Norman MacPhail Blair [aka Maurice Elwin ..one of his many pseudonyms as a professional singer] was born on the 14th of June, 1896 in 38 Kyle Park, Uddingston, Bothwell, Lanark, Scotland, to Donald Blair, a Stockbroker's Cashier, and Eliza Margaret McLaggan, Teacher of Music, who married in Govan, Glasgow, Scotland on the 19th of March, 1880. Norman was the youngest of six children, five boys, Donald, James, William, Alexander and himself ... and one girl, Eliza.

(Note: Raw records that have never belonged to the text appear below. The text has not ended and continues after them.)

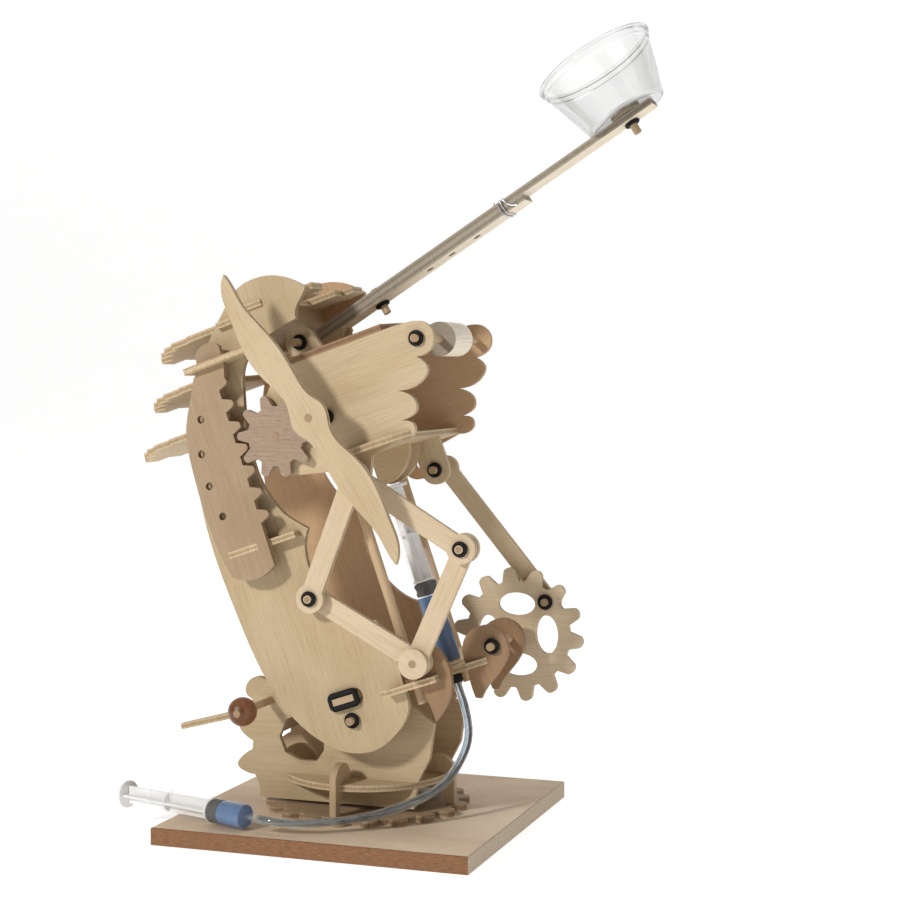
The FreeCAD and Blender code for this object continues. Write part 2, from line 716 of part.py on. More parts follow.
HAND_DIR = -17.0
HAND_START = Vector(-41.0, -88.9, size("board_thick") + BARREL)
HAND_LAY = Placement(HAND_START, Rotation(Vector(0, 0, 1), HAND_DIR)).multiply(
    Placement(Vector(), Rotation(Vector(0, 1, 0), -90)))
UPPER_LAY = moved(ARM, a=SYRINGE_A, b=BARREL_FOOT)
UPPER_PISTON = 44.5
HAND_PISTON = 20.0


def syringes():
    """The tall syringe in the arm and the hand syringe on the board, with their liquid."""
    feature("upper_barrel", barrel_shape(), UPPER_LAY)
    feature("hand_barrel", barrel_shape(), HAND_LAY)
    disc_top = 128.7 - BARREL_FOOT
    feature("upper_plunger", plunger_shape(UPPER_PISTON, disc_top, 8.5), UPPER_LAY)
    feature("hand_plunger", plunger_shape(HAND_PISTON, 102.0, 8.5), HAND_LAY)
    radius = BARREL - size("barrel_wall") - 0.25
    for label, top, lay in (("upper_liquid", UPPER_PISTON, UPPER_LAY),
                            ("hand_liquid", HAND_PISTON, HAND_LAY)):
        column = doc.addObject("Part::Cylinder", label + "_column")
        column.Radius = radius
        column.Height = top - 2.6
        keep(column, label, moved(lay, b=2.3))
    collar = turned([(1.6, CONNECTOR_FOOT), (4.0, CONNECTOR_FOOT), (4.6, CONNECTOR_FOOT + 1.2),
                     (4.6, 0.6 - NOZZLE), (4.0, 1.2 - NOZZLE), (2.75, 1.2 - NOZZLE),
                     (2.75, -NOZZLE), (1.6, -NOZZLE)])
    feature("hose_connector", collar, UPPER_LAY)


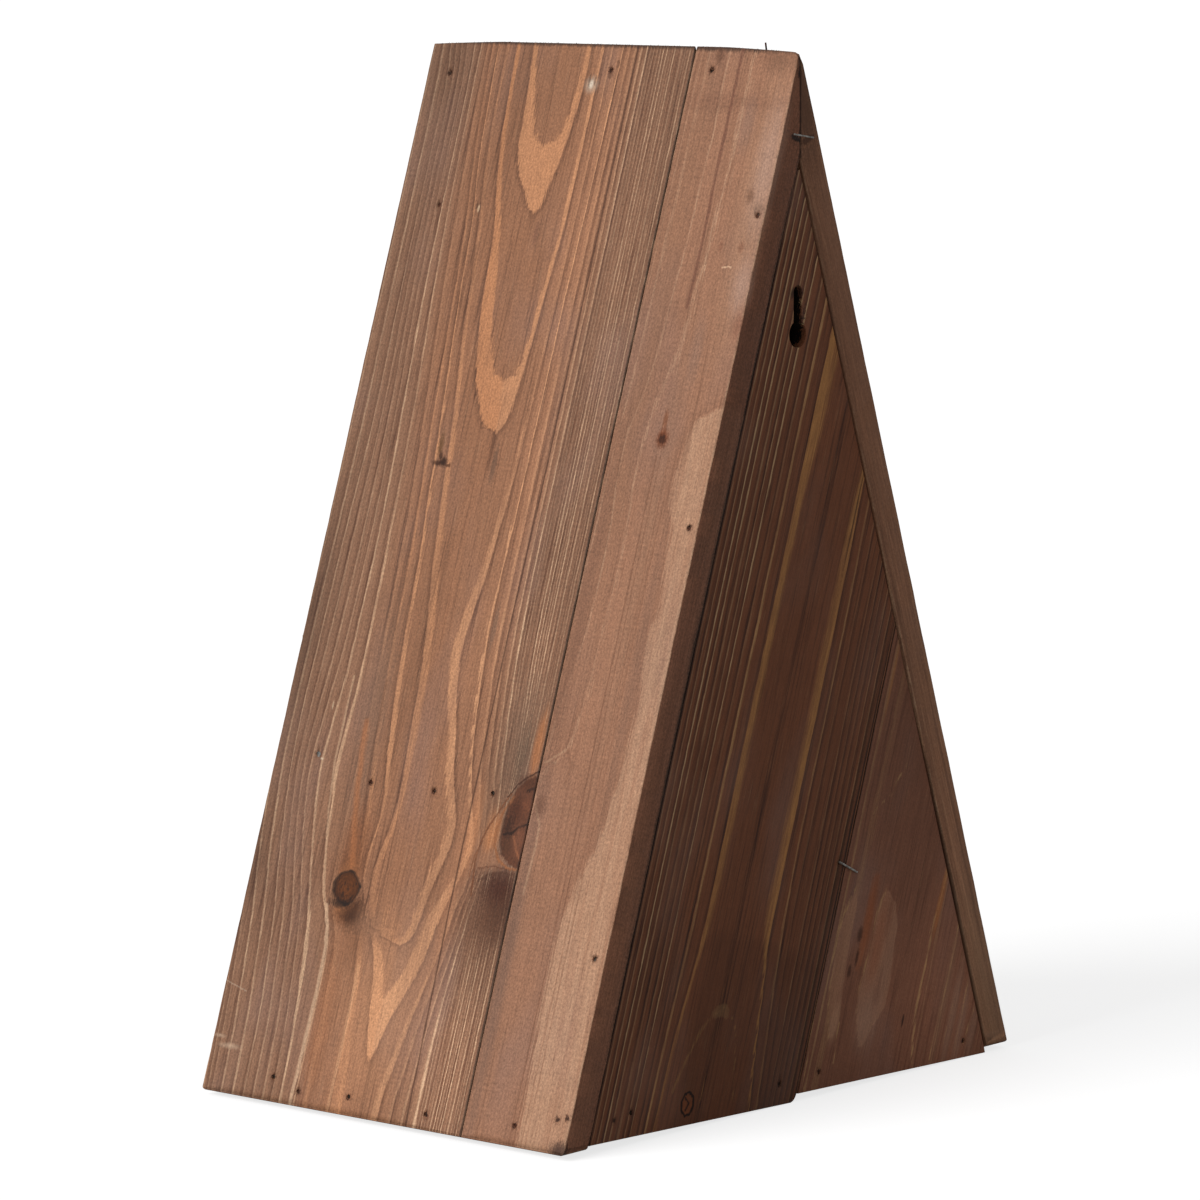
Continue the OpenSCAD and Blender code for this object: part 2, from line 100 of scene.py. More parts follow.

Norman's father, Donald Blair Snr., was born to a John Blair [Gardener] and a Janet MacPhail [Gardener's Assistant] in May, 1852. There is no record of a marriage, but Donald received the Blair surname on his baptism in Govan Parish Church on the 21st of May, 1852. According to the1861 and 1871 Censuses for Govan, Donald Blair Snr.'s mother lived with him as a Janet MacPhail born c. 1817 in Morvern, Argyll, Scotland ...a Gaelic speaking area. There is no sign of Donald's father, John Blair, in either of these two Censuses. On Janet's death in Uddingston on the 16th of January, 1886, she is recorded as Janet MacPhail, an unmarried woman. Norman MacPhail Blair began his career as Maurice Elwin in Glasgow by singing ballads before moving on to performing, not only popular songs, but also some in Gaelic. He moved to England in the 1920s and 1930s where he appeared regularly with the Savoy Orpheans led by the Carroll Gibbons as well as becoming a singing teacher near his home in Hampstead. Norman's obituary in the local Hampstead paper in 1975 describes him as, one of the most recorded artists in the world and that he had made hundreds of 78rpm recordings under many pseudonyms. His death was registered in Hampstead in December 1975 and he was buried in Hampstead Cemetery.